AATA board approves Detroit airport shuttle and voices support for regional transit authority
The airport shuttle service is expected to start in April, scheduling trips between Ann Arbor and the Detroit Metropolitan Airport.
That's one step forward for the AATA as it pushes ahead with a countywide expansion of public transit services in Washtenaw County.
"The staff is working incredibly hard and is getting a great deal done. I'm very excited and proud of the u196 people," said AATA Board Chairman Jesse Bernstein, referring to those serving on an unincorporated countywide transit authority board called the u196 board.
"I think we're moving in the right direction and at the right tempo to figure out what kind of transit we should have in this county going forward," Bernstein said.
While the AATA makes its own plans for a new countywide authority, talks are picking up at the state level about a new regional transit authority for Southeast Michigan.

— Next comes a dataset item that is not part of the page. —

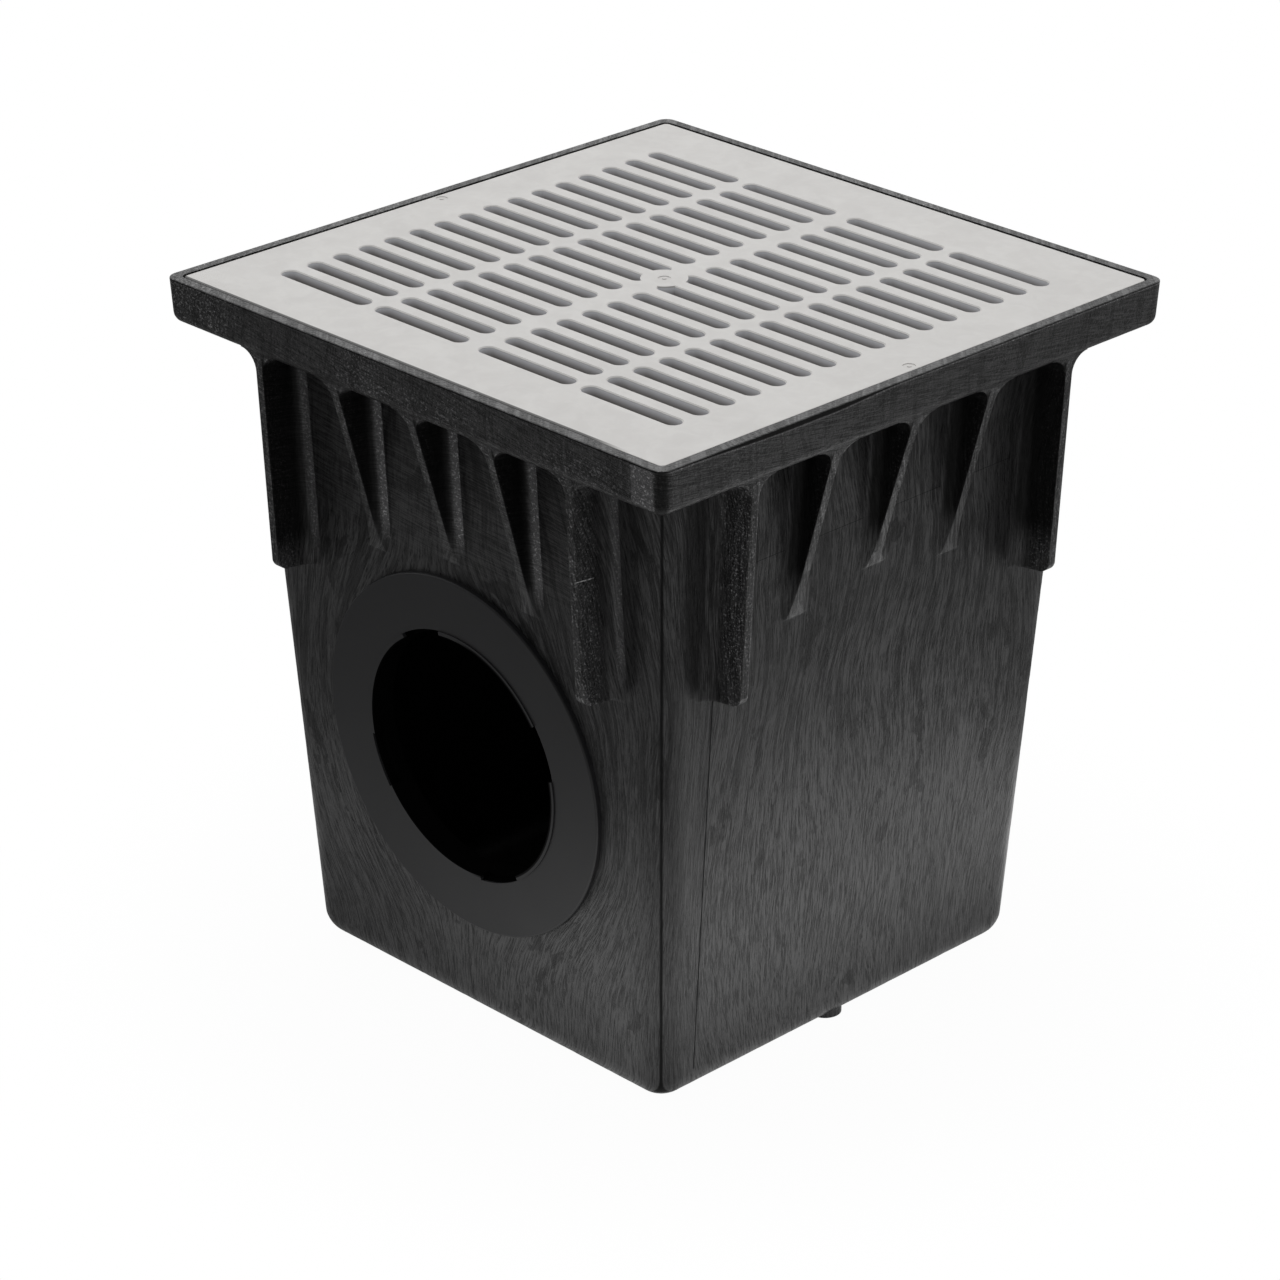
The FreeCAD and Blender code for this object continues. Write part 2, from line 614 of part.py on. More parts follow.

The AATA board passed a resolution offering conditional support for state legislation to create a four-county RTA.
The board went on record saying it supports an RTA to provide connector corridor transit services and will participate in the planning and implementation. But to guarantee the continuation of existing services, AATA leaders say the RTA must find its own source of new funding.
"We support the notion of a regional transit authority for the major connecting routes and we believe we should stay independent," Bernstein said after the meeting. "Any monies for those routes should be new money not taken from our funds."

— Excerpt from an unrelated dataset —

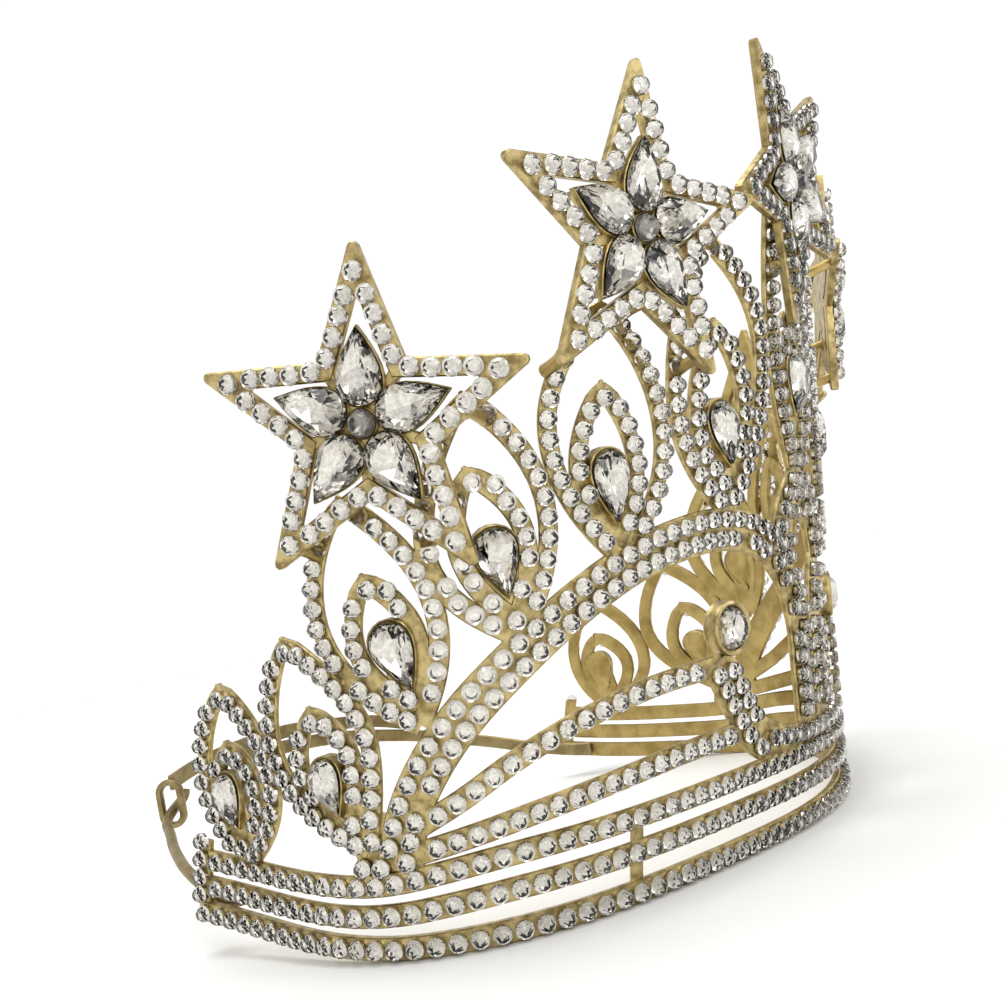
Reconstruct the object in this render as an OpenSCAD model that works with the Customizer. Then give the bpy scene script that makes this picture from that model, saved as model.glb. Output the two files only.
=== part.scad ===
// Regalia crown: an open ring of pierced metal strips with five stars, set stones,
// a raised strap behind and a hook that closes it. Millimetres, +Z up, front towards -Y,
// resting plane at Z 0. The pattern is drawn flat as [s, z]: s is the arc length from the
// front centre, z the height over the flat pattern's zero line, and it is bent round the ring.

/* [Ring] */
// Mean radius of the ring to the outside of the strips
ring_radius = 78.3; // [72:0.1:86]
// Forward lean of the wall, millimetres for each millimetre of height
wall_lean = 0.123; // [0:0.001:0.16]
// Growth of the radius with height, millimetres for each millimetre
wall_flare = 0.019; // [0:0.001:0.04]
// Extra outward bend of the wall at the front star's height
wall_bend = 2.3; // [0:0.1:3]
// Arc length from the front centre to each end of the panel
panel_half = 153; // [150:0.5:153]
// Rise of the lowest row at the panel ends
rim_rise = 6.5; // [0:0.1:8]
// Arc length at which the lowest row leaves the resting plane
rise_start = 95; // [80:1:110]

/* [Strips] */
// Width of a strip that carries one row of stones
strip_width = 4; // [3.6:0.1:4.4]
// Width of the leaves' strips
leaf_width = 3.6; // [3.4:0.1:4]
// Width of a strip that carries two rows of stones
double_width = 8.2; // [7.6:0.1:8.8]
// Thickness of the strips
strip_thick = 1.24; // [1.22:0.02:1.24]
// Thickness of the lowest row
band_thick = 1.8; // [1.4:0.1:2.2]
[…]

The Senate Transportation Committee earlier this week kicked off debate on the RTA concept being pushed by Gov. Rick Snyder's administration. Early plans call for connecting 22 communities through 110 miles of road along four designated routes.
Senate Bills 909-912 create a 10-person authority that would put before voters of Macomb, Oakland, Washtenaw and Wayne counties a funding mechanism to pay for the system.
According to a MIRS article published on Tuesday, the idea is that the Detroit Department of Transportation and the Suburban Mobility Authority for Regional Transportation, along with AATA, could redirect routes to allow the new RTA to run its routes on underused roadway with long buses that could activate green lights as they approach.
In theory, the buses would only stop at the designated stops while reaching speeds of 65 mph, according to MIRS.
The AATA board also took action Thursday night to extend its contract with Steer Davies Gleave, the consultant first hired in April 2010 to help craft a 30-year transit master plan. The original contract with the international consultant amounted to $399,805.
The board voted on a $193,318 contract extension last July, which has kept the consultant working on the AATA's countywide expansion, including support to an ad hoc financial task force that is developing funding recommendations due to be released soon.
The latest extension approved Thursday keeps the consultant on through June 2013 at an additional cost of $95,500. Added up, that's nearly $700,000 the consultant will have been paid by the AATA to assist in planning and implementing the countywide expansion.